Interestingly, Dent was able to apply the training he received at Ford to his position with PINK. At Ford, employees were mandated to work in a variety of functions so that when they reached a senior level, they were familiar with the system.

“Their philosophy was you weren’t just going to be a numbers guy,” said Dent. “If you work with a plant, you will work in a plant on the line, so one day when you’re an executive, you’re not talking about what you’ve heard. You would know because you’ve been there.”

Dent used this philosophy at PINK when he worked in a store for three weeks. Though he wasn’t mandated to do so, Dent felt it was necessary in order for him to understand the implications of the decisions that he would later make in his executive position, which, he believes makes him a stronger leader.

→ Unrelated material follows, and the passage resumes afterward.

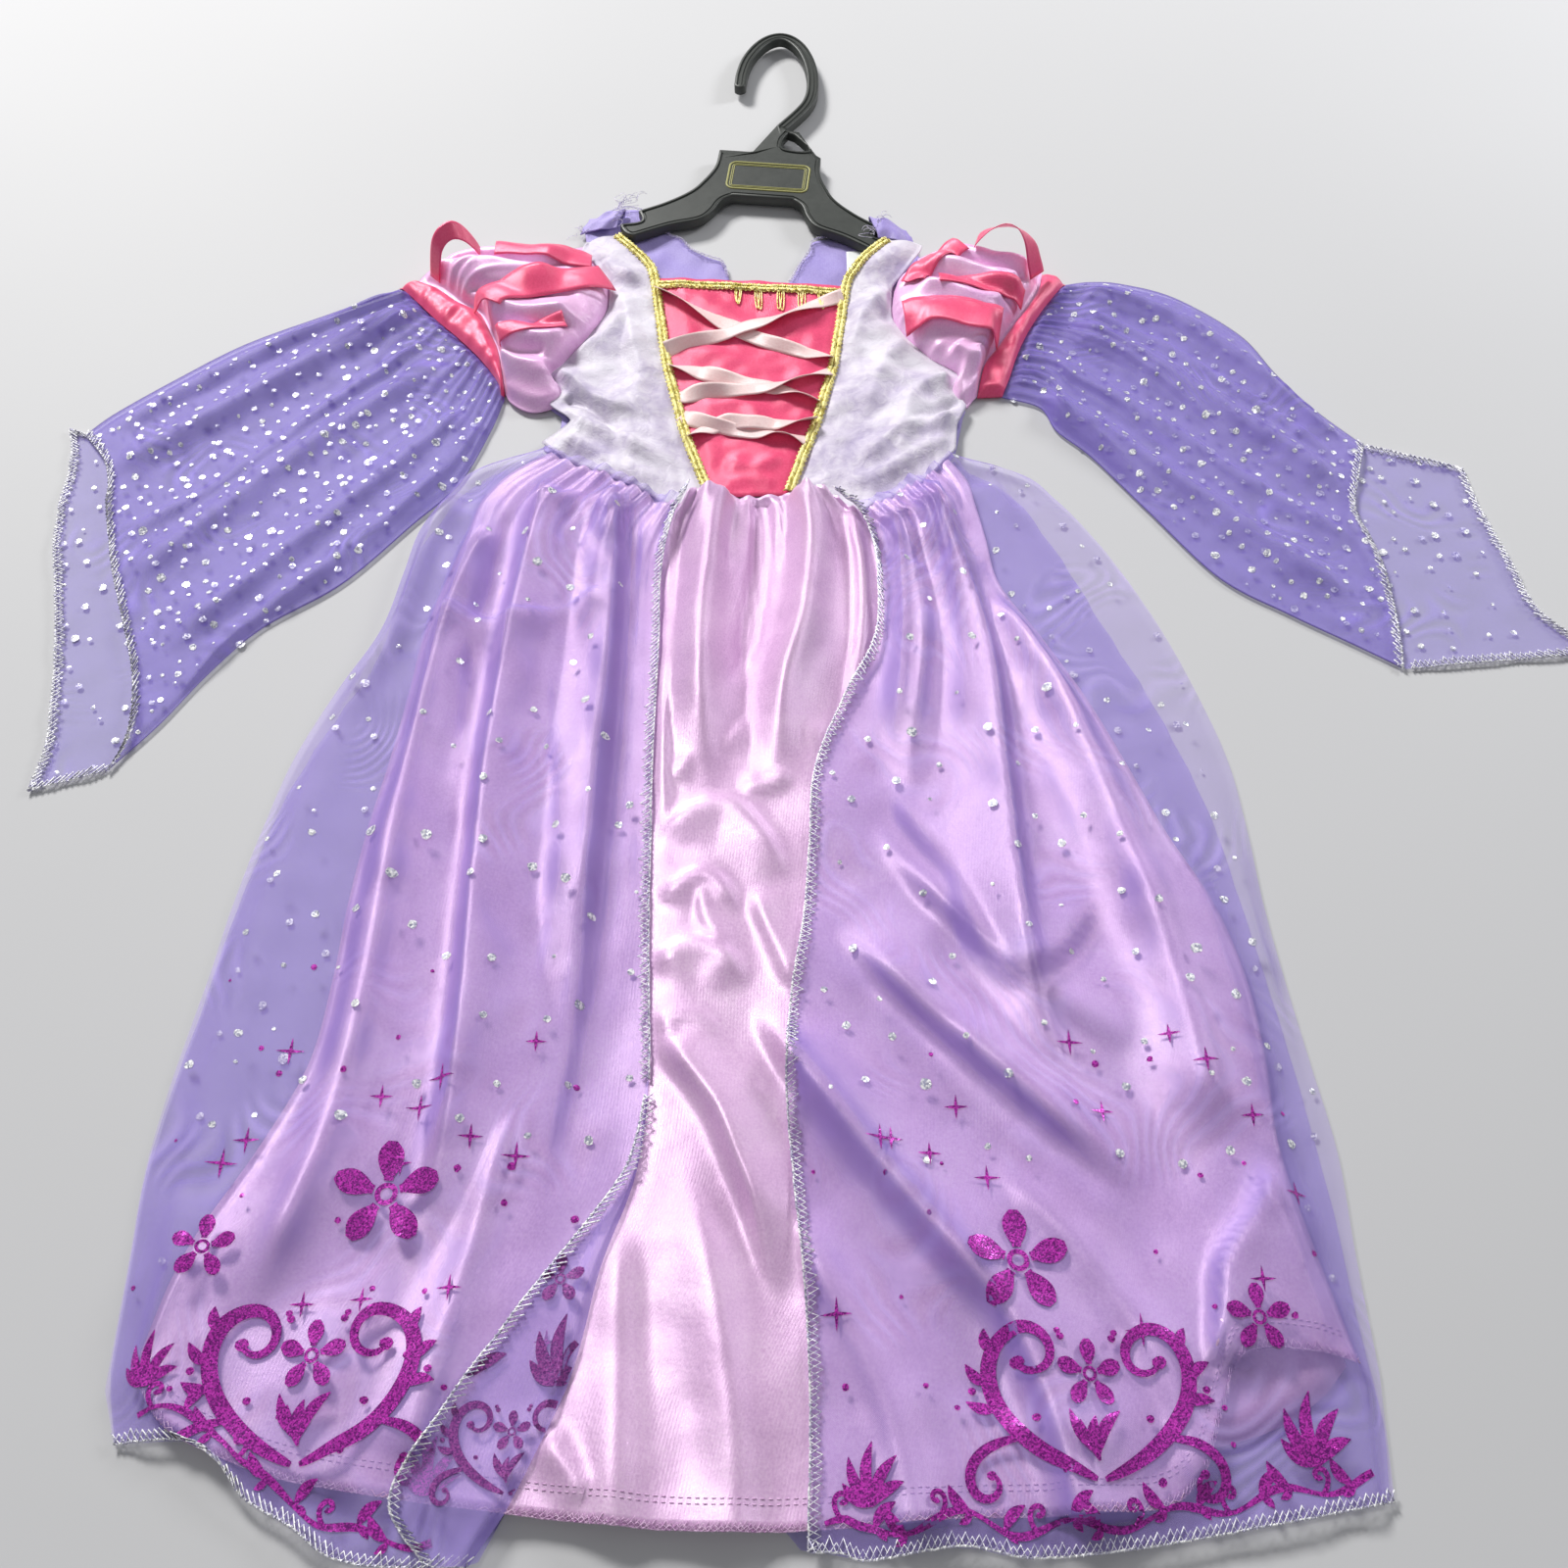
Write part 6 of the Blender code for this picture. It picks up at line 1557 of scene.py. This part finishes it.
def slab(name, outline, hole, low, high, profile, rings, finish, slot, replaces):
    # a moulded plate whose upper face takes its height from the distance to the nearest edge
    loops = [np.array(outline), np.array(hole)]
    segments = np.concatenate([np.stack([l, np.roll(l, -1, axis=0)], axis=1) for l in loops])

    def edgeDistance(p):
        a, d = segments[:, 0], segments[:, 1] - segments[:, 0]
        t = np.clip(((p - a) * d).sum(axis=1) / ((d * d).sum(axis=1) + 1e-12), 0, 1)
        return np.sqrt((((a + d * t[:, None]) - p) ** 2).sum(axis=1).min())

    points, edges = [], []
    for loop in loops:
        first = len(points)
        points += [Vector(p) for p in loop]
        edges += [(first + k, first + (k + 1) % len(loop)) for k in range(len(loop))]
    for loop in loops:
        ahead = unit(np.roll(loop, -1, axis=0) - np.roll(loop, 1, axis=0))
        for sign in (-1, 1):
            normal = sign * leftOf(ahead)
            for ring in rings:
                for p, n in zip(loop, normal):
                    q = p + n * ring
                    if abs(edgeDistance(q) - ring) < 0.04:
                        points.append(Vector(q))
    verts, _, faces, *_ = delaunay_2d_cdt(points, edges, [], 1, 1e-3)
    # faces inside the hole are dropped
    ring = [Vector(p) for p in hole]

    def inHole(p):
        inside = False
        for a, b in zip(ring, ring[1:] + ring[:1]):
            if (a.y > p.y) != (b.y > p.y) and p.x < (b.x - a.x) * (p.y - a.y) / (b.y - a.y) + a.x:
                inside = not inside
        return inside

    faces = [tuple(f) for f in faces if not inHole(sum((verts[k] for k in f), Vector((0, 0))) / len(f))]
    heights = [profile(edgeDistance(np.array(v))) for v in verts]
    flat = tilted([tuple(v) for v in verts])
    top = [(p[0], p[1], high + h) for p, h in zip(flat, heights)]
    bottom = [(p[0], p[1], low) for p in flat]
    count = len(top)
    used = dict.fromkeys((a, b) for face in faces for a, b in zip(face, face[1:] + face[:1]))
    walls = [(b, a, a + count, b + count) for a, b in used if (b, a) not in used]
    faces = faces + [tuple(k + count for k in f[::-1]) for f in faces] + walls
    made = piece(name, top + bottom, faces, finish, replaces)
    made.data.set_sharp_from_angle(angle=math.radians(50))
    return made


rimSteps = [0, 0.4, 0.8, 1.7, 2.0, 2.9, 3.3]


def rim(d):  # rounded edge, border, groove and a flat middle
    return float(np.interp(d, rimSteps, [-0.9, -0.2, 0.0, 0.0, -1.0, -1.0, -0.3]))


levels = (hanger["low"], hanger["high"])
slab("hangerBody", outline, hole, *levels, rim, rimSteps[1:], plastic, "hanger_plastic", ["hanger"])
fx, fy, fw, fh, fr = hanger["frame"]
bag = Bag()
for inset, thick in hanger["frameLines"]:
    corners = []
    w, h, r = fw / 2 - inset, fh / 2 - inset, max(fr - inset, 1.2)
    for sx, sy, first in ((1, 1, 0), (-1, 1, 90), (-1, -1, 180), (1, -1, 270)):
        for a in np.radians(np.linspace(first, first + 90, 9)):
            corners.append((fx + sx * (w - r) + r * math.cos(a), fy + sy * (h - r) + r * math.sin(a)))
    height = np.full((len(corners), 1), hanger["high"] - 0.15)
    bag.rod(np.hstack([tilted(corners), height]), thick, 6, closed=True, flat=0.6)
bag.make("plateFrameLines", goldFrame)
print("hanger made")


# Camera, floor and light

shot = dict(place=(-0.019, -0.54, 0.62), pitch=32.5, lens=34.58, sensor=36)
camera = bpy.data.objects.new("camera", bpy.data.cameras.new("camera"))
bpy.context.scene.collection.objects.link(camera)
camera.location = np.array(shot["place"]) + moved
camera.rotation_euler = (math.radians(shot["pitch"]), 0, 0)
camera.data.lens = shot["lens"]
camera.data.sensor_width = shot["sensor"]
camera.data.clip_start = 0.01
bpy.context.scene.camera = camera


def floorLook(pen):
    return {"Base Color": pen.noise(0.5).between((0.52, 0.52, 0.53), (0.57, 0.57, 0.58)), "Roughness": 0.75}


bpy.ops.mesh.primitive_plane_add(size=8, location=(0, 0, -0.0002))
floor = bpy.context.object
floor.name = "floor"
floor.data.materials.append(finish("paleFloor", floorLook))

lamps = [  # place, size, power, colour
    ((-1.4, 2.3, 2.0), 0.8, 134, (1.0, 0.99, 0.97)),
    ((1.3, 0.9, 0.8), 0.4, 11, (0.97, 0.98, 1.0)),
    ((-0.2, -1.2, 1.8), 0.8, 4, (1.0, 1.0, 1.0)),
]
for place, size, power, colour in lamps:
    lamp = bpy.data.objects.new("lamp", bpy.data.lights.new("lamp", "AREA"))
    lamp.data.size, lamp.data.energy, lamp.data.color = size, power, colour
    lamp.location = place
    lamp.rotation_euler = (-Vector(place)).to_track_quat("-Z", "Y").to_euler()
    bpy.context.scene.collection.objects.link(lamp)
room = dict(colour=(0.8, 0.82, 0.85, 1), strength=0.29)
world = bpy.data.worlds.new("softRoom")
world.use_nodes = True
sky = world.node_tree.nodes["Background"]
sky.inputs[0].default_value, sky.inputs[1].default_value = room["colour"], room["strength"]
bpy.context.scene.world = world
bpy.context.scene.view_settings.view_transform = "Standard"
print("stage set")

Throughout his tenure at PINK, Dent has played a critical role in negotiating multi-year exclusivity deals with the National Football League (NFL), Major League Baseball (MLB) and the Collegiate Licensing Company, a deal that created a collection of hoodies, football tees and totes that features the names and logos of 60 universities. Originally, the university collection did not include historically black colleges and universities.

In mid-2008, a sophomore at Howard University named Amelia Reid voiced her dismay to Victoria’s Secret that HBCUs were absent from the university collection. She initiated a Facebook group called “HBCU Ladies Wear Victoria’s Secret Pink Too.” Dent reached out to Reid to verify that a HBCU line was in the process of being created, for which he was pushing; that fall, the collection premiered starting with five schools: FAMU, Howard, Hampton University, North Carolina A&T University and Southern University.

Inside the company, not many were familiar with the term HBCU, according to Dent. “I wanted to bring this idea to HBCUs because there hadn’t been a retailer of our scale and size willing to put this energy and effort behind anything that had to do with HBCUs,” he said.

Though proud of his accomplishments professionally, the husband and father of four is most passionate about volunteering as a group mentor for Expanding Visions Foundation. Expanding Visions is a Columbus, OH based non-profit dedicated to mentoring inner-city males ages 12-18. “The PINK position gives me a platform to do a lot of good,” he said. “I always tell people when I die and go to heaven and have my first face-to-face conversation with God, I’m convinced that he’s not going to care about how many bras, panties and hoodies I’ve sold. He’ll care about when I was in this position what did I do to help other people.”